Earlier this month, I lit $85 on fire.
I didn’t use a lighter or a match. Rather, I joined and then immediately bombed out of an NFL survivor pool. These contests require each participant to choose one NFL team to win each week, without picking the same squad twice. If your team wins, you survive another week. Lose, and you’re done for the year.
After two wild weeks of NFL action, even more serious gamblers are feeling the burn: Of the 6,133 participants who paid the $1,000 entry fee to compete in the survivor pool offered by the Circa Sportsbook in Las Vegas, just 2,033 remain.
Can you blame us though? The prize for winning Circa’s pool is north of $6 million. My more modest pool’s pot is worth more than $40,000. Imagine what you could do with that kind of money.
As a financial writer I’m here to tell you: First, you’d pay taxes on it.
“Every CPA will tell you that you should report income from any source,” says Ray Kondler, a certified public accountant at Kondler & Associates in Las Vegas. “If you win $100 in your office pool, in theory, you should report that.”

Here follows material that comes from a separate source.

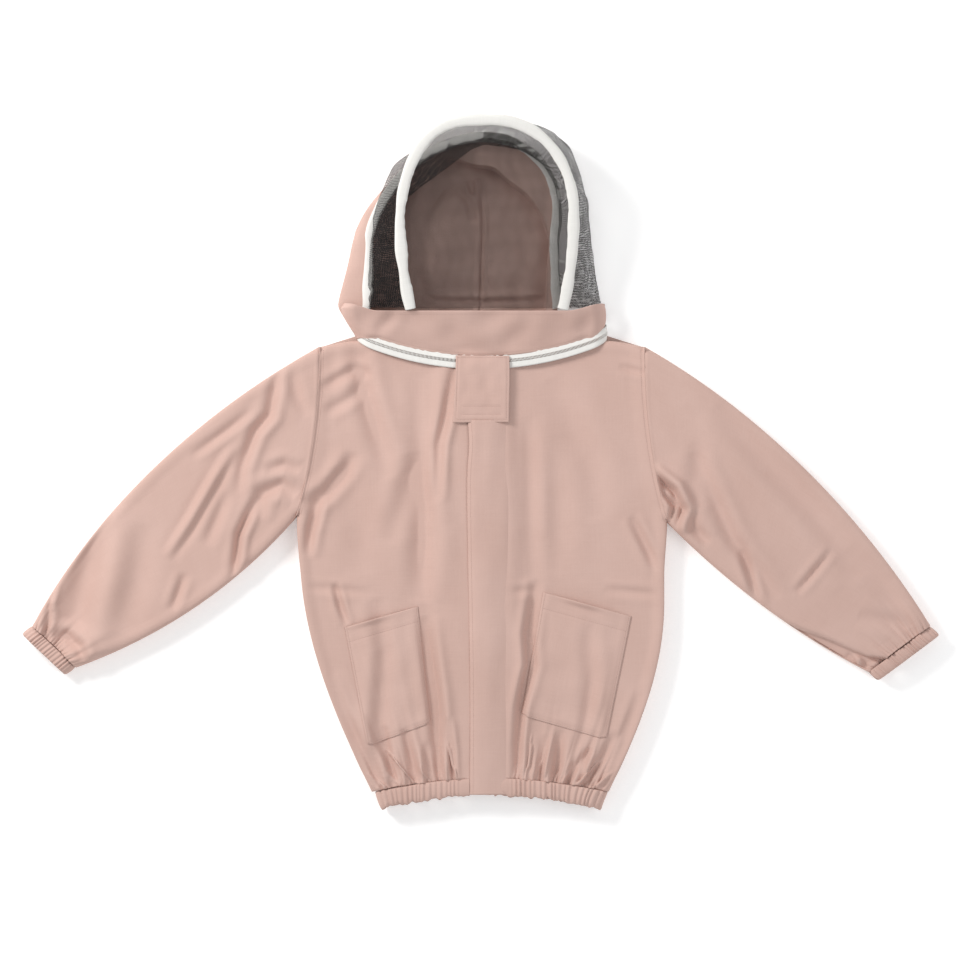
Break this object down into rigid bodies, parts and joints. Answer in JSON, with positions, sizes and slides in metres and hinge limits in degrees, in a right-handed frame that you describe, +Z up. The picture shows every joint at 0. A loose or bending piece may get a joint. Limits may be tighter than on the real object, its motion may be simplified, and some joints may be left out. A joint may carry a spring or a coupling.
{
  "type": "beekeeping jacket",
  "caption": "Hooded beekeeping jacket laid flat: cotton body, elasticated hem and cuffs, front zip under a placket, two patch pockets, veil on folding hoops.",
  "frame": {"origin": "under the middle of the jacket as it lies, on the surface it lies on", "axes": "+X towards the wearer's left cuff, +Y from the hem to the hood, +Z up from the surface"},
  "size_m": [1.5048, 1.1322, 0.1353],
  "materials": {
    "cotton": "dusty pink woven cotton",
    "net": "open black polyester net",
    "binding": "white woven binding tape",
    "hoop_wire": "spring steel wire",
    "elastic": "woven elastic",
    "zip_metal": "white enamelled zinc",
    "zip_teeth": "moulded white plastic",
    "zip_tape": "white woven tape",
    "touch_tape": "touch fastener"
  },
  "bodies": {
    "torso": {"back_panel": "cotton", "front_panel_right": "cotton", "front_panel_left": "cotton", "pocket_right": "cotton", "pocket_left": "cotton", "hem_casing_right": "cotton", "hem_casing_left": "cotton", "hem_casing_back": "cotton", "hem_elastic": "elastic", "front_zip_tape_right": "zip_tape", "front_zip_tape_left": "zip_tape", "front_zip_teeth_right": "zip_teeth", "front_zip_teeth_left": "zip_teeth", "front_zip_stop_right": "zip_teeth", "front_zip_stop_left": "zip_teeth", "front_zip_bottom_box": "zip_teeth", "loop_patch_right": "touch_tape", "loop_patch_left": "touch_tape", "neck_zip_tape_lower": "zip_tape", "neck_zip_tape_upper": "zip_tape", "neck_zip_teeth_lower": "zip_teeth", "neck_zip_teeth_upper": "zip_teeth", "neck_zip_stop_right": "zip_teeth", "neck_zip_stop_left": "zip_teeth", "chin_band": "cotton", "collar_back": "cotton"},
    "placket": {"placket": "cotton"},
    "neck_flap": {"neck_flap": "cotton", "hook_patch_right": "touch_tape", "hook_patch_left": "touch_tape"},
    "front_slider": {"front_zip_slider": "zip_metal"},
    "front_pull": {"front_zip_pull": "zip_metal"},
    "neck_slider_right": {"neck_zip_slider_right": "zip_metal"},
    "neck_pull_right": {"neck_zip_pull_right": "zip_metal"},
    "neck_slider_left": {"neck_zip_slider_left": "zip_metal"},
    "neck_pull_left": {"neck_zip_pull_left": "zip_metal"},
    "sleeve_right": {"sleeve_upper_right": "cotton", "sleeve_under_right": "cotton", "cuff_casing_right": "cotton", "cuff_elastic_right": "elastic"},
    "sleeve_left": {"sleeve_upper_left": "cotton", "sleeve_under_left": "cotton", "cuff_casing_left": "cotton", "cuff_elastic_left": "elastic"},
    "hood": {"hood_back_right": "cotton", "hood_back_left": "cotton", "rear_hoop_binding": "binding", "rear_hoop_wire": "hoop_wire", "side_net": "net"},
    "front_hoop": {"front_hoop_binding": "binding", "front_hoop_wire": "hoop_wire", "face_net": "net"}
  },
  "joints": [
    {"name": "sleeve_fold_right", "type": "hinge", "parent": "torso", "child": "sleeve_right", "pos_m": [-0.286, 0.04988, 0.0365], "axis": [0.1308, 0.9914, 0], "range_deg": [0, 150]},
    {"name": "sleeve_fold_left", "type": "hinge", "parent": "torso", "child": "sleeve_left", "pos_m": [0.286, 0.04988, 0.0365], "axis": [0.1308, -0.9914, 0], "range_deg": [0, 165]},
    {"name": "hood_fold", "type": "hinge", "parent": "torso", "child": "hood", "pos_m": [0, 0.26088, 0.06], "axis": [1, 0, 0], "range_deg": [0, 90]},
    {"name": "front_hoop_fold", "type": "hinge", "parent": "hood", "child": "front_hoop", "pos_m": [0.007, 0.26388, 0.062], "axis": [1, 0, 0], "range_deg": [-12, 12], "deforming": ["side_net"]},
    {"name": "placket_open", "type": "hinge", "parent": "torso", "child": "placket", "pos_m": [0.034, -0.23612, 0.0384], "axis": [0, 1, 0], "range_deg": [0, 150]},
    {"name": "neck_flap_open", "type": "hinge", "parent": "torso", "child": "neck_flap", "pos_m": [0, 0.18188, 0.0424], "axis": [-1, 0, 0], "range_deg": [0, 100]},
    {"name": "front_zip_slide", "type": "slide", "parent": "torso", "child": "front_slider", "axis": [0, -1, 0], "range_m": [0, 0.655]},
    {"name": "front_pull_flip", "type": "hinge", "parent": "front_slider", "child": "front_pull", "pos_m": [0, 0.13548, 0.0376], "axis": [-1, 0, 0], "range_deg": [0, 120]},
    {"name": "neck_zip_slide_right", "type": "hinge", "parent": "torso", "child": "neck_slider_right", "pos_m": [0, 0.68488, 0.036], "axis": [0, 0, -1], "range_deg": [0, 17]},
    {"name": "neck_zip_slide_left", "type": "hinge", "parent": "torso", "child": "neck_slider_left", "pos_m": [0, 0.68488, 0.036], "axis": [0, 0, 1], "range_deg": [0, 17]},
    {"name": "neck_pull_flip_right", "type": "hinge", "parent": "neck_slider_right", "child": "neck_pull_right", "pos_m": [-0.016, 0.17013, 0.0376], "axis": [0.0311, 0.9995, 0], "range_deg": [0, 40]},
    {"name": "neck_pull_flip_left", "type": "hinge", "parent": "neck_slider_left", "child": "neck_pull_left", "pos_m": [0.016, 0.17013, 0.0376], "axis": [0.0311, -0.9995, 0], "range_deg": [0, 40]}
  ],
  "couplings": [
    {"joint": "front_pull_flip", "follows": "neck_flap_open", "ratio": 1.2},
    {"joint": "neck_pull_flip_right", "follows": "neck_flap_open", "ratio": 0.4},
    {"joint": "neck_pull_flip_left", "follows": "neck_flap_open", "ratio": 0.4}
  ]
}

That goes for winnings from casinos and legal sportsbooks as well as payouts from unofficial pools like the one I’m no longer in.
If you take down a modest score, say, a couple hundred bucks, it’s up to you to report your winnings to the IRS — neither a casino nor Bob from accounts payable will do it for you.

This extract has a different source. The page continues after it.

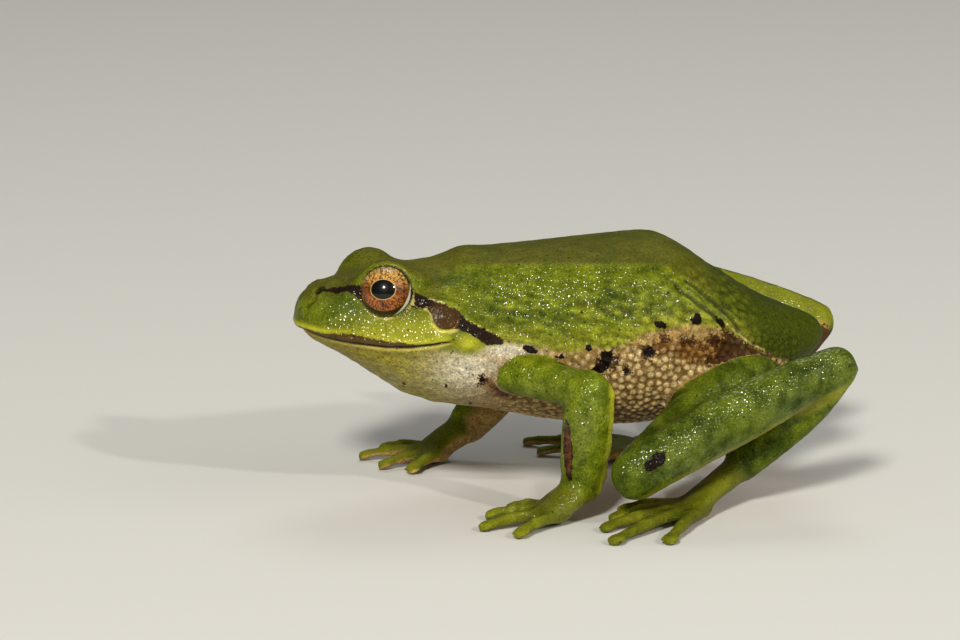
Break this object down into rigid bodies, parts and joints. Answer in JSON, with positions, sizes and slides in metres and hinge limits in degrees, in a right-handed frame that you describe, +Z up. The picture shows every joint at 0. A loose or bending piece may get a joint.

If you’re a big winner at a casino (generally if your winnings are at least $600 and at least 300 times the amount of your bet) you’ll receive an IRS Form W-2G. The winner of my pool won’t receive any such documentation, but they’d be wise to follow the law, says Kondler.
“They can take the $40,000 and put it in their bank account,” he says. But, “if they get audited they’re going to have a tough time explaining what that is.”
As for us losers, there’s one silver lining: The IRS allows gamblers to deduct their losses — with a few important caveats.
First, if you’re an amateur gambler, you’ll have to itemize to take the deduction. These days, since the standard deduction for single filers is $12,950, most people don’t itemize, meaning you’re more than likely going to have to take the loss on the chin.
Professional gamblers have it a little better. If you’re a pro, you can deduct your losses as business expenses on Schedule C without having to itemize.
Whether you’re a pro or not, you can only deduct losses to the extent that they offset your winnings. If you have $500 in winnings (which would be taxed as income) and $1,000 in losses, you can only deduct $500 in losing bets.
If you do plan to do some gambling math on your tax return, it’s smart to keep a log of your wins and losses separately throughout the year, says Kondler. “In a perfect scenario, you’ll be able to show all of your income and deduct all your losses,” he says. “If you play different events, try to keep track of the things you enter and lose.”
If you are lucky enough to score a huge win like my survivor pool prize, having some losses to report could help lower an otherwise large tax bill. But make sure they are, in fact, your losses.
Last time I was at a sportsbook in Vegas, a gentleman was roaming the room asking for losing tickets before frustrated bettors ripped them up or trashed them — he even offered to exchange free drink coupons for my losing slips.
It turned out he’d hit a $100,000 parlay early in the year and planned to use this collection of losing bets to offset his winnings. You don’t have to be an accountant to know this strategy could get you into extremely hot water with the IRS.